◆ Data provided:
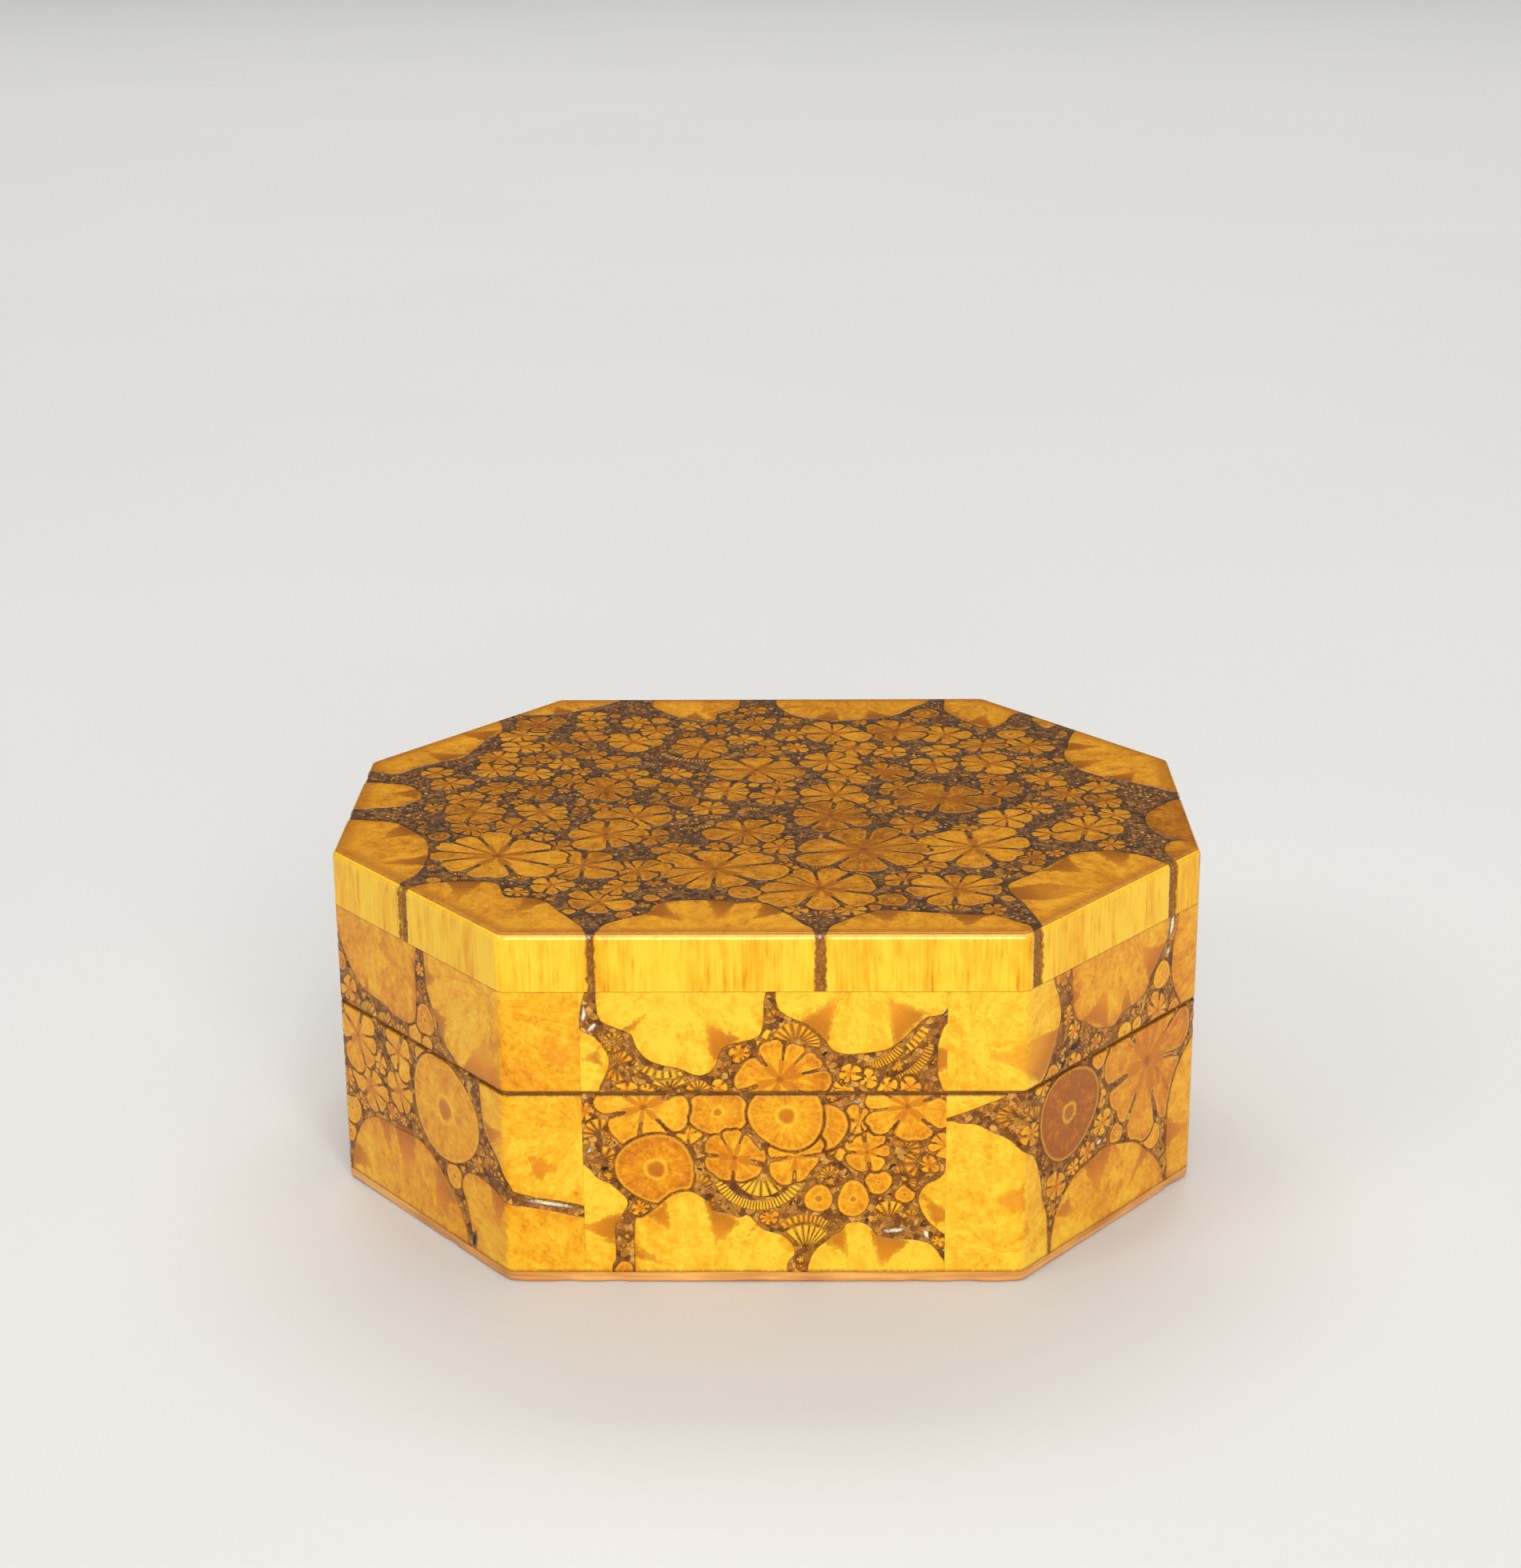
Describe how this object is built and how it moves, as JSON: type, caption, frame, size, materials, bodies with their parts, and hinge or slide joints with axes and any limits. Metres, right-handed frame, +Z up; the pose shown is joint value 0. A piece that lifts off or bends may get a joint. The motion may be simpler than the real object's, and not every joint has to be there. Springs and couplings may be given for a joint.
{
  "type": "burl wood box",
  "caption": "Eight-sided lidded box of glued slabs sawn across stems cast in resin, hollow, with a lift-off lid.",
  "frame": {"origin": "on the ground under the middle of the box", "axes": "+Z up; +X to the right along the box's width, seen from the front; the front faces -Y"},
  "size_m": [0.16, 0.136, 0.0666],
  "materials": {
    "stem_slices": "golden stem slices in brown resin, gloss varnish",
    "top_slices": "smaller stem slices in dark brown resin, gloss varnish",
    "plain_board": "thin plain board, varnished edge"
  },
  "bodies": {
    "root": {"bottom_panel": "plain_board", "base_wall_front": "stem_slices", "base_wall_right": "stem_slices", "base_wall_back": "stem_slices", "base_wall_left": "stem_slices", "base_corner_front_right": "stem_slices", "base_corner_back_right": "stem_slices", "base_corner_back_left": "stem_slices", "base_corner_front_left": "stem_slices", "lid_wall_front": "stem_slices", "lid_wall_right": "stem_slices", "lid_wall_back": "stem_slices", "lid_wall_left": "stem_slices", "lid_corner_front_right": "stem_slices", "lid_corner_back_right": "stem_slices", "lid_corner_back_left": "stem_slices", "lid_corner_front_left": "stem_slices", "lid_top_panel": "top_slices"}
  },
  "joints": []
}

◆ Exercise objective:
Wherever a line in the data above holds "joints", copy that line.

◆ Solution for this problem:
Describe how this object is built and how it moves, as JSON: type, caption, frame, size, materials, bodies with their parts, and hinge or slide joints with axes and any limits. Metres, right-handed frame, +Z up; the pose shown is joint value 0. A piece that lifts off or bends may get a joint. The motion may be simpler than the real object's, and not every joint has to be there. Springs and couplings may be given for a joint.
  "joints": []